# Rows from an object dataset:
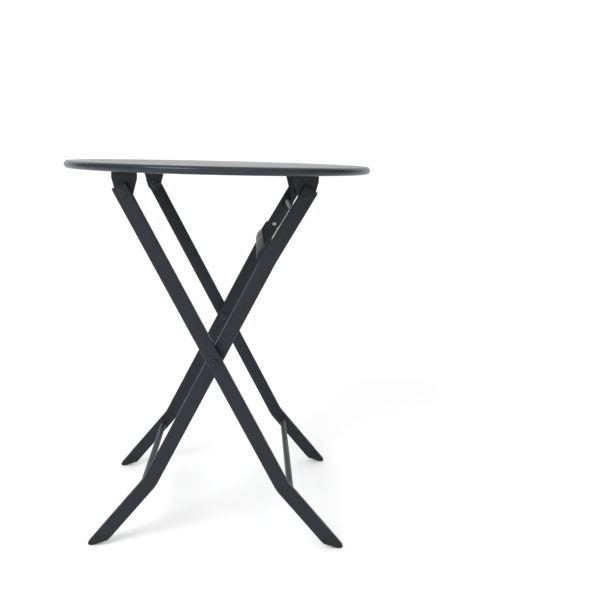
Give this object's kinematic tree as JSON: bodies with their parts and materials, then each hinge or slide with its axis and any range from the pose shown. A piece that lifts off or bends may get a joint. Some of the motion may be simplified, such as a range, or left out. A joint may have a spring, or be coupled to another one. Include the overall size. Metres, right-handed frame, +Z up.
{
  "type": "folding bistro table",
  "caption": "Round folding bistro table: flat steel top with rolled edge on two crossed flat-tube frames, spring-loaded lock lever.",
  "frame": {"origin": "on the floor under the middle of the table top", "axes": "+Z up, +X across the crossed legs from the hinged side of the top to the latched side, +Y along the crossbars"},
  "size_m": [0.595, 0.595, 0.725],
  "materials": {
    "top_coat": "graphite powder coat, satin, fine texture",
    "leg_coat": "graphite powder coat, satin, fine texture",
    "bracket_coat": "graphite powder coat on cut plate",
    "black_plastic": "moulded plastic, fine grain",
    "dark_steel": "dark coated steel fasteners",
    "bright_steel": "bare zinc-plated steel"
  },
  "bodies": {
    "outer_frame": {"outer_crossbar": "leg_coat", "outer_leg_near": "leg_coat", "outer_leg_far": "leg_coat", "outer_plug_near": "black_plastic", "outer_plug_far": "black_plastic", "outer_foot_near": "black_plastic", "outer_foot_far": "black_plastic", "hinge_bolt_near": "dark_steel", "hinge_bolt_far": "dark_steel", "hinge_nut_near": "dark_steel", "hinge_nut_far": "dark_steel", "hinge_washer_near": "black_plastic", "hinge_washer_far": "black_plastic", "cross_bolt_near": "dark_steel", "cross_bolt_far": "dark_steel", "cross_nut_near": "dark_steel", "cross_nut_far": "dark_steel", "cross_spacer_near": "black_plastic", "cross_spacer_far": "black_plastic"},
    "inner_frame": {"inner_crossbar": "leg_coat", "inner_leg_near": "leg_coat", "inner_leg_far": "leg_coat", "inner_plug_near": "black_plastic", "inner_plug_far": "black_plastic", "inner_foot_near": "black_plastic", "inner_foot_far": "black_plastic", "support_pin_near": "dark_steel", "support_pin_far": "dark_steel", "lever_rivet_near": "bright_steel", "lever_rivet_far": "bright_steel", "lever_spring_near": "bright_steel", "lever_spring_far": "bright_steel"},
    "tabletop": {"table_top": "top_coat", "left_rail": "bracket_coat", "right_rail": "bracket_coat", "left_ear_near": "bracket_coat", "left_ear_far": "bracket_coat", "right_ear_near": "bracket_coat", "right_ear_far": "bracket_coat", "catch_hook_near": "bracket_coat", "catch_hook_far": "bracket_coat"},
    "lock_lever": {"lever_arm_near": "bracket_coat", "lever_arm_far": "bracket_coat", "lever_grip": "bracket_coat", "lock_rod": "leg_coat"}
  },
  "joints": [
    {"name": "frame_fold", "type": "hinge", "parent": "outer_frame", "child": "inner_frame", "pos_m": [0, 0, 0.372], "axis": [0, -1, 0], "range_deg": [0, 50]},
    {"name": "top_tilt", "type": "hinge", "parent": "outer_frame", "child": "tabletop", "pos_m": [-0.15684, 0, 0.672], "axis": [0, -1, 0], "range_deg": [0, 118]},
    {"name": "lock_release", "type": "hinge", "parent": "inner_frame", "child": "lock_lever", "pos_m": [0.11369, 0, 0.59102], "axis": [0, -1, 0], "range_deg": [0, 12], "stiffness_Nm_per_rad": 0.8, "springref_deg": -17.19}
  ],
  "couplings": [
    {"joint": "top_tilt", "follows": "frame_fold", "ratio": 2.352}
  ]
}
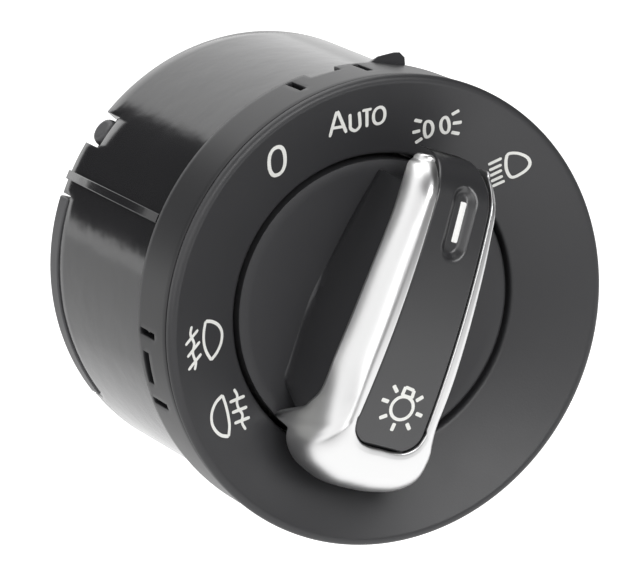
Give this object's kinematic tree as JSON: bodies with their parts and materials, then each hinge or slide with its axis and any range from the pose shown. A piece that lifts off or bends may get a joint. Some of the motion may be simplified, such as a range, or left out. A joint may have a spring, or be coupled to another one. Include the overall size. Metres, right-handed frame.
{
  "type": "headlight switch",
  "caption": "Round dash-mounted rotary headlight switch with a dished bezel, a pull-and-turn grip knob, snap latches and a rear connector socket.",
  "frame": {"origin": "on the switch's axis, in the plane of the mounting ring's rear edge, which seats on the front of the dash", "axes": "+Y runs along the axis from the driver into the dash, +Z is the switch's own up, +X is to the driver's right"},
  "size_m": [0.071, 0.0604, 0.071],
  "materials": {
    "bezel_black": "fine-grained matt black moulding",
    "ring_black": "satin black moulding",
    "housing_black": "glossy black moulding",
    "cover_black": "semi-gloss black moulding",
    "trim_chrome": "satin chrome plating on plastic",
    "diffuser_white": "white translucent",
    "guide_clear": "clear acrylic",
    "acetal": "natural acetal",
    "board": "green solder resist on glass-fibre laminate",
    "contact_metal": "tinned brass, stamped",
    "spring_steel": "drawn spring wire"
  },
  "bodies": {
    "root": {"bezel": "bezel_black", "mounting_ring": "ring_black", "housing": "housing_black", "rear_cover": "cover_black", "terminal_01": "contact_metal", "terminal_02": "contact_metal", "terminal_03": "contact_metal", "terminal_04": "contact_metal", "terminal_05": "contact_metal", "terminal_06": "contact_metal", "terminal_07": "contact_metal", "terminal_08": "contact_metal", "terminal_09": "contact_metal", "terminal_10": "contact_metal", "circuit_board": "board", "symbol_led_1": "diffuser_white", "symbol_led_2": "diffuser_white", "symbol_led_3": "diffuser_white", "symbol_led_4": "diffuser_white", "light_guide": "guide_clear", "detent_ring": "acetal", "latch_spring_upper": "spring_steel", "latch_spring_lower": "spring_steel", "fog_contact_card": "board", "knob_return_spring": "spring_steel"},
    "rotor_body": {"rotor": "acetal", "wiper_contact": "contact_metal", "detent_spring": "spring_steel"},
    "knob": {"knob_body": "bezel_black", "knob_trim": "trim_chrome", "knob_insert": "bezel_black", "pointer_window": "diffuser_white"},
    "plunger": {"detent_plunger": "spring_steel"},
    "release": {"release_ring": "acetal"},
    "upper_latch": {"latch_upper": "ring_black"},
    "lower_latch": {"latch_lower": "ring_black"},
    "fog": {"fog_slider": "acetal", "fog_wiper": "contact_metal"}
  },
  "joints": [
    {"name": "knob_turn", "type": "hinge", "parent": "root", "child": "rotor_body", "pos_m": [0, 0, 0], "axis": [0, 1, 0], "range_deg": [-55.4, 27.7]},
    {"name": "knob_pull", "type": "slide", "parent": "rotor_body", "child": "knob", "axis": [0, -1, 0], "range_m": [-0.0025, 0.006]},
    {"name": "detent_plunger_slide", "type": "slide", "parent": "rotor_body", "child": "plunger", "axis": [-0.6428, 0, -0.766], "range_m": [-0.0008, 0], "stiffness_N_per_m": 1500, "deforming": ["detent_spring"]},
    {"name": "release_turn", "type": "hinge", "parent": "root", "child": "release", "pos_m": [0, 0, 0], "axis": [0, 1, 0], "range_deg": [0, 6], "stiffness_Nm_per_rad": 0.37},
    {"name": "latch_upper_slide", "type": "slide", "parent": "root", "child": "upper_latch", "axis": [0.342, 0, 0.9397], "range_m": [-0.002, 0], "deforming": ["latch_spring_upper"]},
    {"name": "latch_lower_slide", "type": "slide", "parent": "root", "child": "lower_latch", "axis": [-0.4226, 0, -0.9063], "range_m": [-0.002, 0], "deforming": ["latch_spring_lower"]},
    {"name": "fog_slide", "type": "slide", "parent": "root", "child": "fog", "axis": [0, -1, 0], "range_m": [-0.0025, 0.006], "deforming": ["knob_return_spring"]}
  ],
  "couplings": [
    {"joint": "latch_upper_slide", "follows": "release_turn", "m_per_rad": -0.019099},
    {"joint": "latch_lower_slide", "follows": "release_turn", "m_per_rad": -0.019099},
    {"joint": "fog_slide", "follows": "knob_pull", "ratio": 1}
  ]
}
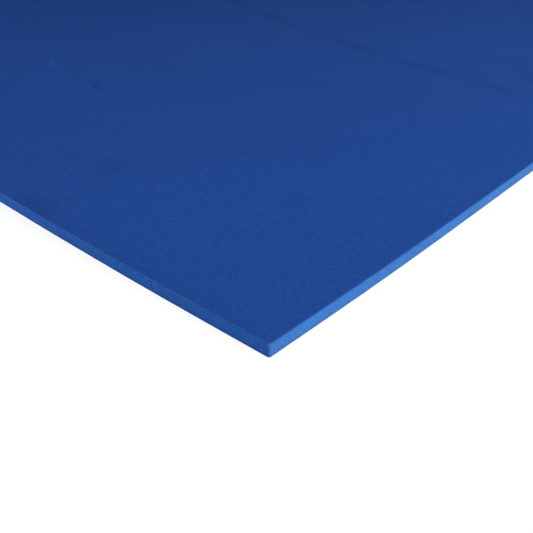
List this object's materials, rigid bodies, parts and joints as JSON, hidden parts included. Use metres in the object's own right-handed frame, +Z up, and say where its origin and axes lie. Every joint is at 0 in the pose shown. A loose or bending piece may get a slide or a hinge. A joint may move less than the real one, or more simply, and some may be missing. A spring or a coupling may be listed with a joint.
{
  "type": "craft foam sheet",
  "caption": "Thin rectangular sheet of plain blue closed-cell foam with die-cut edges, for cutting, gluing and layering in craft and model work.",
  "frame": {"origin": "centre of the underside", "axes": "+X along the long side, +Y along the short side, +Z up through the thickness"},
  "size_m": [0.6, 0.4, 0.002],
  "materials": {
    "blue_foam": "matt closed-cell foam, dyed through, with a fine even skin grain and paler cut edges"
  },
  "bodies": {
    "root": {"foam_sheet": "blue_foam"}
  },
  "joints": []
}
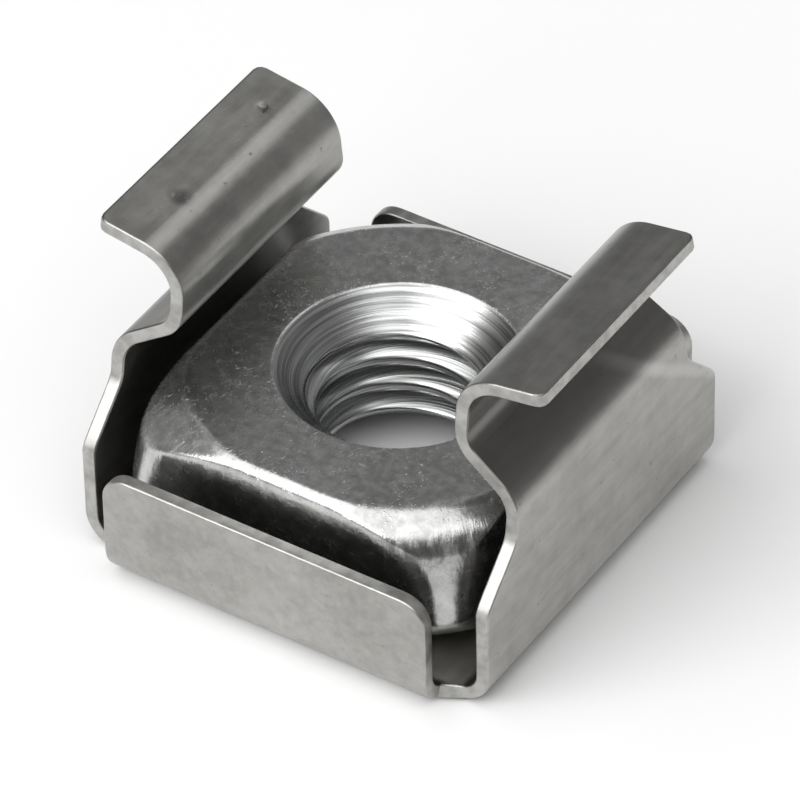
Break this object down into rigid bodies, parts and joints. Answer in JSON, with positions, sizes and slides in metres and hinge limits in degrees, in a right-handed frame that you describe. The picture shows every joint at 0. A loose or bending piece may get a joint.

# Given exercise:
Set down, word for word, only the lines running from the line with "List this object's" to the last line of the listing above. Both of those lines belong in your answer.

# Response to the exercise:
List this object's materials, rigid bodies, parts and joints as JSON, hidden parts included. Use metres in the object's own right-handed frame, +Z up, and say where its origin and axes lie. Every joint is at 0 in the pose shown. A loose or bending piece may get a slide or a hinge. A joint may move less than the real one, or more simply, and some may be missing. A spring or a coupling may be listed with a joint.
{
  "type": "craft foam sheet",
  "caption": "Thin rectangular sheet of plain blue closed-cell foam with die-cut edges, for cutting, gluing and layering in craft and model work.",
  "frame": {"origin": "centre of the underside", "axes": "+X along the long side, +Y along the short side, +Z up through the thickness"},
  "size_m": [0.6, 0.4, 0.002],
  "materials": {
    "blue_foam": "matt closed-cell foam, dyed through, with a fine even skin grain and paler cut edges"
  },
  "bodies": {
    "root": {"foam_sheet": "blue_foam"}
  },
  "joints": []
}
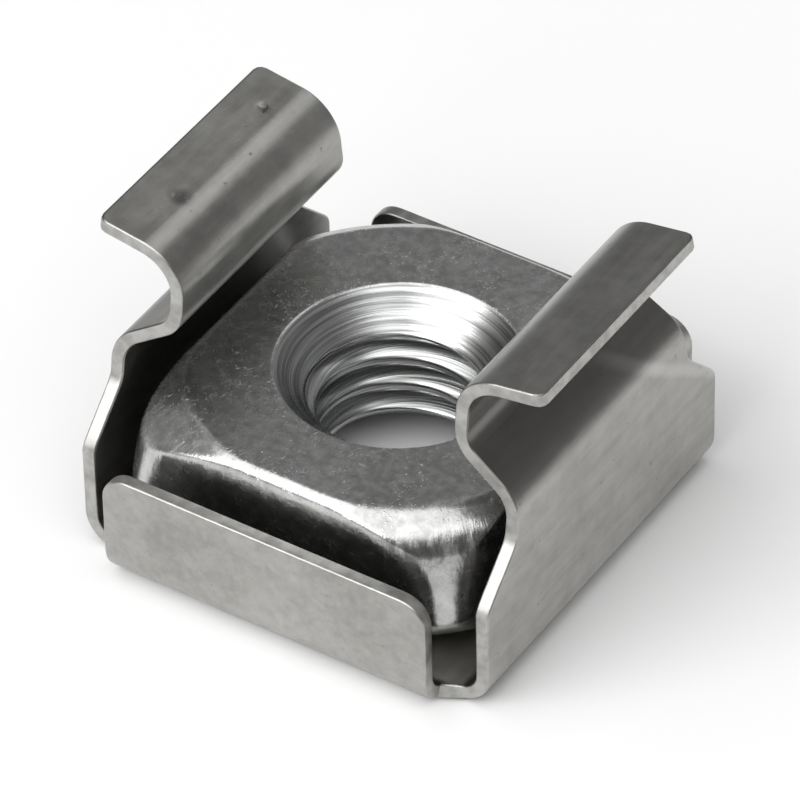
Break this object down into rigid bodies, parts and joints. Answer in JSON, with positions, sizes and slides in metres and hinge limits in degrees, in a right-handed frame that you describe. The picture shows every joint at 0. A loose or bending piece may get a joint.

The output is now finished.